> [PROBLEM TO SOLVE] The first line to copy is the one with "const towel = new THREE.Group();"; the last is the one with "from mathutils import Matrix, Vector". Copy each line in that range exactly, leaving out all others.

> [INFORMATION SUPPLIED]
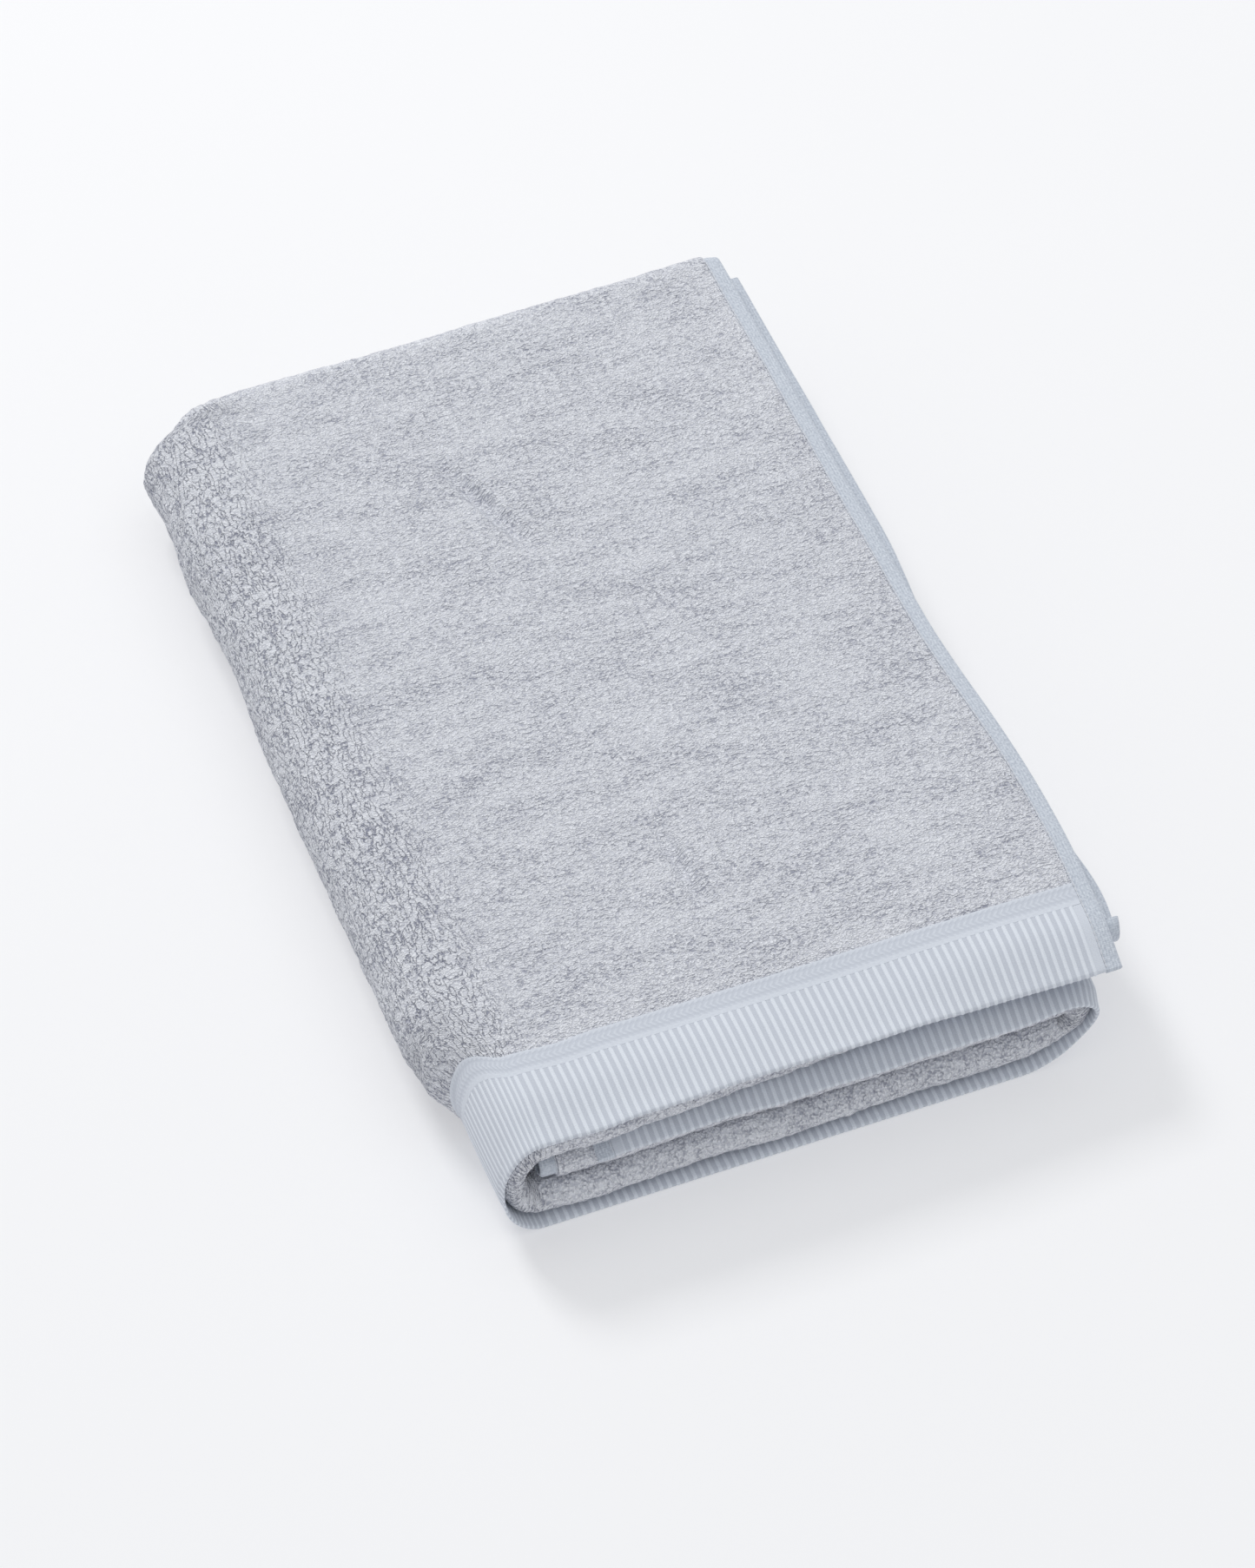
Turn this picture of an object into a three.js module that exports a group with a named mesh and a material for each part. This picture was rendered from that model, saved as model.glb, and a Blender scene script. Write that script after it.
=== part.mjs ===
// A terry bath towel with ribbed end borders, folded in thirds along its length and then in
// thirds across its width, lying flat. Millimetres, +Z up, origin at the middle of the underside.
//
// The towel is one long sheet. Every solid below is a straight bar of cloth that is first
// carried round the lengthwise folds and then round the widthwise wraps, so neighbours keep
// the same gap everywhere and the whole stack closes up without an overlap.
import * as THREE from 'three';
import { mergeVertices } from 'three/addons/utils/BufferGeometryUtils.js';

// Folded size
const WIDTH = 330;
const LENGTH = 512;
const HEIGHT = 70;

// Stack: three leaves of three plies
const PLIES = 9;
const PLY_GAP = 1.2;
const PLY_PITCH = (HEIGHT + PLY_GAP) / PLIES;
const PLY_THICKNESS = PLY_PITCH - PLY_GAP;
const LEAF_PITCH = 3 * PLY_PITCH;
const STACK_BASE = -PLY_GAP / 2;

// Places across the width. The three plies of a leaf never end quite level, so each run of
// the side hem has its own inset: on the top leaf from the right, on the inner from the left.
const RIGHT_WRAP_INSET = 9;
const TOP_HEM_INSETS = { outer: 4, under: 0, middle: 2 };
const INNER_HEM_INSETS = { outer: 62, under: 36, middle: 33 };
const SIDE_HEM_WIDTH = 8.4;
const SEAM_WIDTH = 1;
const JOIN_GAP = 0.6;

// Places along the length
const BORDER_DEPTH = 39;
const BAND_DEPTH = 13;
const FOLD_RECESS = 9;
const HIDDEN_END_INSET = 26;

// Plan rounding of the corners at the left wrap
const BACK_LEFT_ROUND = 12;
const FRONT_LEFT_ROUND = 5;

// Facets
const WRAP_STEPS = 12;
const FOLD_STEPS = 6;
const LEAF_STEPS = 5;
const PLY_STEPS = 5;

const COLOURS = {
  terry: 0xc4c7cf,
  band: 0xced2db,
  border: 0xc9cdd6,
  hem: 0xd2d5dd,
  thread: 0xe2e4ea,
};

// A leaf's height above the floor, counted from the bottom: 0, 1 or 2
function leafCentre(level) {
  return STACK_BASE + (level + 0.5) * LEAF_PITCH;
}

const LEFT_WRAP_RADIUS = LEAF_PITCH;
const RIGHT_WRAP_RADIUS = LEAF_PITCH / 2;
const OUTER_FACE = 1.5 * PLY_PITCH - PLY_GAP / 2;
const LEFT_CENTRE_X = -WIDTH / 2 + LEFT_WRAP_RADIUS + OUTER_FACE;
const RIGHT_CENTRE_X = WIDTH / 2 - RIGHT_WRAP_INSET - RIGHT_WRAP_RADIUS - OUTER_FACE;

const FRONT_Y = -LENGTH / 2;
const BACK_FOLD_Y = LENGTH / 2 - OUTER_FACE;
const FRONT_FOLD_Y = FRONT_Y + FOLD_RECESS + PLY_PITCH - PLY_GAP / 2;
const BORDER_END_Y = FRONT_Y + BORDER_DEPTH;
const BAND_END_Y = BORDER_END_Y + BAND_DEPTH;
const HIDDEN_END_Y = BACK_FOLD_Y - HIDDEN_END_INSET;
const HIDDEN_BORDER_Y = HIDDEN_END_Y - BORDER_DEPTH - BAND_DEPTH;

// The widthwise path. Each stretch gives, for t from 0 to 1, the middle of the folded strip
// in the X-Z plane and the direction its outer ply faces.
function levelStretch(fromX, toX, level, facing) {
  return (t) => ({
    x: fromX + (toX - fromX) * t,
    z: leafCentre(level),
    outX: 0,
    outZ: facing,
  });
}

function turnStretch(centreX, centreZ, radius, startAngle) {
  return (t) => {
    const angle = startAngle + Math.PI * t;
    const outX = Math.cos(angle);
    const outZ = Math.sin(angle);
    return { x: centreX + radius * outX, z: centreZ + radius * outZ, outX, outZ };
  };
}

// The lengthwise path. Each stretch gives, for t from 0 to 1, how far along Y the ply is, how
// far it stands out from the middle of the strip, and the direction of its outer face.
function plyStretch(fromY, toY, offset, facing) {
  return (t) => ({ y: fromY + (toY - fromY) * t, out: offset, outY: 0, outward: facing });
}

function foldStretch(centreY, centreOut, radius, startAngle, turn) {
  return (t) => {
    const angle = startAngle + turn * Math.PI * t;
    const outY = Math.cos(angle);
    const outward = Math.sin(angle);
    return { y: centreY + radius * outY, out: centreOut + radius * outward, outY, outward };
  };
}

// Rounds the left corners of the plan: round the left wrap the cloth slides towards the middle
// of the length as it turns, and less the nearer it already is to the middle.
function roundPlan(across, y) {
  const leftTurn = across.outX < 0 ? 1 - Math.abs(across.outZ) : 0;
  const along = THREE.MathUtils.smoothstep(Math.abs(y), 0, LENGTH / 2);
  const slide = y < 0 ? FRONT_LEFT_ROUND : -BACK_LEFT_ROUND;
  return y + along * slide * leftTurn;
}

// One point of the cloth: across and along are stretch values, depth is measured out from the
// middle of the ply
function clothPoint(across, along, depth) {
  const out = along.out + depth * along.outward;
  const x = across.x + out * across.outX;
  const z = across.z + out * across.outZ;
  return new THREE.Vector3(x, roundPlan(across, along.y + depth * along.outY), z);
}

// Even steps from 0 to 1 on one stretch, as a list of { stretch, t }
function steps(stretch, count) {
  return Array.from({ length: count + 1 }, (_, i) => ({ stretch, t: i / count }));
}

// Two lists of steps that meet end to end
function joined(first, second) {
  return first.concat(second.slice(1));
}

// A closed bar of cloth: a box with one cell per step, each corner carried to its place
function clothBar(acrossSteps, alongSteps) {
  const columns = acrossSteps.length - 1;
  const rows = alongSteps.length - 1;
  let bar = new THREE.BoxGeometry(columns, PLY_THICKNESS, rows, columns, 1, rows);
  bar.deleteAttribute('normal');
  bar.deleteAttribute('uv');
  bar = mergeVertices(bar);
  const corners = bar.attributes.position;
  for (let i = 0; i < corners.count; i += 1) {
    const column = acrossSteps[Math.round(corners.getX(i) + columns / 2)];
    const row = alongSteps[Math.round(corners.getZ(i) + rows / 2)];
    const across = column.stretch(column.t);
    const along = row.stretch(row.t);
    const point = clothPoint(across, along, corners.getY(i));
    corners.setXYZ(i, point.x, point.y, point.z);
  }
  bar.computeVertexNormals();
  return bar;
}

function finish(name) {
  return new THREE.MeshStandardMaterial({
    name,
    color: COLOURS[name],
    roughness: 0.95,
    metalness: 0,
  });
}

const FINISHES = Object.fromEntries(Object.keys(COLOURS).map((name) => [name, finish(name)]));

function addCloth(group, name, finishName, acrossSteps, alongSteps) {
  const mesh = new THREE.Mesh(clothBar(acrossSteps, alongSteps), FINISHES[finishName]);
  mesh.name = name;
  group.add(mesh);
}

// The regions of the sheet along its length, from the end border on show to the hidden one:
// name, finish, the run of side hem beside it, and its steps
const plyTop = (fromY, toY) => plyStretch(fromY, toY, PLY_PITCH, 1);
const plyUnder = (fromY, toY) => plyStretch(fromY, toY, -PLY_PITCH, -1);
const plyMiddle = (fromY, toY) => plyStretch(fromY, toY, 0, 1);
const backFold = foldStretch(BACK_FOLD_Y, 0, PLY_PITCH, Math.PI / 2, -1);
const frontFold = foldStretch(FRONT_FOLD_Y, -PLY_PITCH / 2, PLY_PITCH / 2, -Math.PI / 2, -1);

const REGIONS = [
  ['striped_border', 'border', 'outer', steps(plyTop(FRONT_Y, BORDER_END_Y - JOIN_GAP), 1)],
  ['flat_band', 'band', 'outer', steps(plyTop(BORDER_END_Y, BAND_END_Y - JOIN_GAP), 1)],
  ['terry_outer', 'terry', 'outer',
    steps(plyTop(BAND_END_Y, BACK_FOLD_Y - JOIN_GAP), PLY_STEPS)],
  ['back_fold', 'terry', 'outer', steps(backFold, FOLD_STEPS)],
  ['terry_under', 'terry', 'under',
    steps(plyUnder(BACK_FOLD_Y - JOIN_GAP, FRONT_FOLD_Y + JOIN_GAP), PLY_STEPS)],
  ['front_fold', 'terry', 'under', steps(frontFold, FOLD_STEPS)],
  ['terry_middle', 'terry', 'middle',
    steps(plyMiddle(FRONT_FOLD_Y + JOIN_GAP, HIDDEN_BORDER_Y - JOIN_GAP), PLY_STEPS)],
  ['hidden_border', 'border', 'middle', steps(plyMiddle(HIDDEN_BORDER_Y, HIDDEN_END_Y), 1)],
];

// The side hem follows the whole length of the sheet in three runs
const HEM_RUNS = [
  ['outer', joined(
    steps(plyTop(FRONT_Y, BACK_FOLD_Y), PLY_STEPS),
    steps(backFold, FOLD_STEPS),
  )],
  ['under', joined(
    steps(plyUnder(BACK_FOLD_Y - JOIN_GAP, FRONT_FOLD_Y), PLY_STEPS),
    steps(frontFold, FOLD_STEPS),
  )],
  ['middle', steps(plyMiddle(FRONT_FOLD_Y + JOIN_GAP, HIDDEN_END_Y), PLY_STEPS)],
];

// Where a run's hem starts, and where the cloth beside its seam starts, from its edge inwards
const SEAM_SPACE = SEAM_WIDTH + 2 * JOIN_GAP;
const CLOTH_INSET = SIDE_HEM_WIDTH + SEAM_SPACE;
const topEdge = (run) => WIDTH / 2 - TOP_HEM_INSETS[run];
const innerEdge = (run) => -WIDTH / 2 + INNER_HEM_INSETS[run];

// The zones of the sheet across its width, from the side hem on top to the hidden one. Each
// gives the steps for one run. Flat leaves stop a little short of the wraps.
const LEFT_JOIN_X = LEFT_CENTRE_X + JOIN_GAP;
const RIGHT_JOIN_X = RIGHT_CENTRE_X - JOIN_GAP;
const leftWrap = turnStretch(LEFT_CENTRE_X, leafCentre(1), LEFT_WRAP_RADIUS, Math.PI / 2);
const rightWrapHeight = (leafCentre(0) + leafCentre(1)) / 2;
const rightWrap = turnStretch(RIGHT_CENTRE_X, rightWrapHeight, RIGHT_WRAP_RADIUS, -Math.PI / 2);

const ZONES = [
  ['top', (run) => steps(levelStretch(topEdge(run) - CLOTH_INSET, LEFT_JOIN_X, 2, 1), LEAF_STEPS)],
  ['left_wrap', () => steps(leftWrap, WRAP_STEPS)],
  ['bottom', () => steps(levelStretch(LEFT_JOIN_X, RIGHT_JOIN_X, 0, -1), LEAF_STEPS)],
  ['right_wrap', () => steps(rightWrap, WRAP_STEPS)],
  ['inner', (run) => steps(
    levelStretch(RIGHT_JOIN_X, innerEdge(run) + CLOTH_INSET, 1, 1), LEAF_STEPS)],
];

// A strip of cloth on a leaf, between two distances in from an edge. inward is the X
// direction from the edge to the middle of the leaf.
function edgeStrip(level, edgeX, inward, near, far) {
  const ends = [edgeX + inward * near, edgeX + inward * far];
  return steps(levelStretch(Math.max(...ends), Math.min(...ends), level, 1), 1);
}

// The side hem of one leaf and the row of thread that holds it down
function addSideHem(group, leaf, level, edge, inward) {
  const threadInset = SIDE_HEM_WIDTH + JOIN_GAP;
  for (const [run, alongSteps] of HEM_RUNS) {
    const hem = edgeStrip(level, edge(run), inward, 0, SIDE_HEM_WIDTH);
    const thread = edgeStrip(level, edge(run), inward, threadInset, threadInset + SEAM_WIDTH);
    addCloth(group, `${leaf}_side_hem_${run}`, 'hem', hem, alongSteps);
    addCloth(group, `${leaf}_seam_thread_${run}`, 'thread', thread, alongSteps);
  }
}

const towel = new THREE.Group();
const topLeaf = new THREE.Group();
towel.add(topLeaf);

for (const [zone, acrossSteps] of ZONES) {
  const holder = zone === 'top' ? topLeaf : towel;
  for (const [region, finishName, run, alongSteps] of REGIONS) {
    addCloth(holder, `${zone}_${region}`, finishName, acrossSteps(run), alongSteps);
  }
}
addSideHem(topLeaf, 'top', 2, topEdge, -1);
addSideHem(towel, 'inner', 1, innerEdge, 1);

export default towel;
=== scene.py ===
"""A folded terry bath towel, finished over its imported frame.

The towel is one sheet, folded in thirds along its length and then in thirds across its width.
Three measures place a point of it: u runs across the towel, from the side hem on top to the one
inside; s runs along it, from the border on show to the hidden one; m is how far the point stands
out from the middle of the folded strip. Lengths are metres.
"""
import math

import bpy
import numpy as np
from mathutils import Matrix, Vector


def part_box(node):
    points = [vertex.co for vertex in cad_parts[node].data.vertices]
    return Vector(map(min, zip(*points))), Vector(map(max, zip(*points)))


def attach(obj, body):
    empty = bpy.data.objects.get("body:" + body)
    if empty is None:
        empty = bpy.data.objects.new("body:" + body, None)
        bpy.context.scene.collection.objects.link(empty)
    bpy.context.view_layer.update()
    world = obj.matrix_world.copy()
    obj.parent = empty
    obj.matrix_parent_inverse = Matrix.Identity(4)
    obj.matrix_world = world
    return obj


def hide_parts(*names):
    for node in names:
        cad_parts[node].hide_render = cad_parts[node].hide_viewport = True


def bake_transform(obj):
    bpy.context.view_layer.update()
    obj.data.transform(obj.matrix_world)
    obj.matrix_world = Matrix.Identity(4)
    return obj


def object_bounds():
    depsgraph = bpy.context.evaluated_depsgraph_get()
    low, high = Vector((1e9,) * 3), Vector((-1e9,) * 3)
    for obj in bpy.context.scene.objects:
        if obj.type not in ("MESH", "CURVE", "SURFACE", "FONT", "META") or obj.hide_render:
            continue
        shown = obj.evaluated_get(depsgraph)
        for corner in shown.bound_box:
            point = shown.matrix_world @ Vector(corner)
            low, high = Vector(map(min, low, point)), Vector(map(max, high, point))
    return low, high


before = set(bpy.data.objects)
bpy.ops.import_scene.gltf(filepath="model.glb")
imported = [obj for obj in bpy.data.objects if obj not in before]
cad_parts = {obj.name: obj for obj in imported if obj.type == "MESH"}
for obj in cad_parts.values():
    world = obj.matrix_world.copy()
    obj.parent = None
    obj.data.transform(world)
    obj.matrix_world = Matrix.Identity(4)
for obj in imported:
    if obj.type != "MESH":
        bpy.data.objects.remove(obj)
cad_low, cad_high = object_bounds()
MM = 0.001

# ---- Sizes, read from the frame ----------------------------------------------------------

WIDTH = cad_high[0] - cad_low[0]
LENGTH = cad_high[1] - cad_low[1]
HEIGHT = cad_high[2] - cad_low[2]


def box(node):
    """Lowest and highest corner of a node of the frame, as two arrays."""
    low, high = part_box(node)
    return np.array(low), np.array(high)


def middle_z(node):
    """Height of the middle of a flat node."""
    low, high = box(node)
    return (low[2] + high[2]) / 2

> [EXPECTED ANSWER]
const towel = new THREE.Group();
const topLeaf = new THREE.Group();
towel.add(topLeaf);

for (const [zone, acrossSteps] of ZONES) {
  const holder = zone === 'top' ? topLeaf : towel;
  for (const [region, finishName, run, alongSteps] of REGIONS) {
    addCloth(holder, `${zone}_${region}`, finishName, acrossSteps(run), alongSteps);
  }
}
addSideHem(topLeaf, 'top', 2, topEdge, -1);
addSideHem(towel, 'inner', 1, innerEdge, 1);

export default towel;
=== scene.py ===
"""A folded terry bath towel, finished over its imported frame.

The towel is one sheet, folded in thirds along its length and then in thirds across its width.
Three measures place a point of it: u runs across the towel, from the side hem on top to the one
inside; s runs along it, from the border on show to the hidden one; m is how far the point stands
out from the middle of the folded strip. Lengths are metres.
"""
import math

import bpy
import numpy as np
from mathutils import Matrix, Vector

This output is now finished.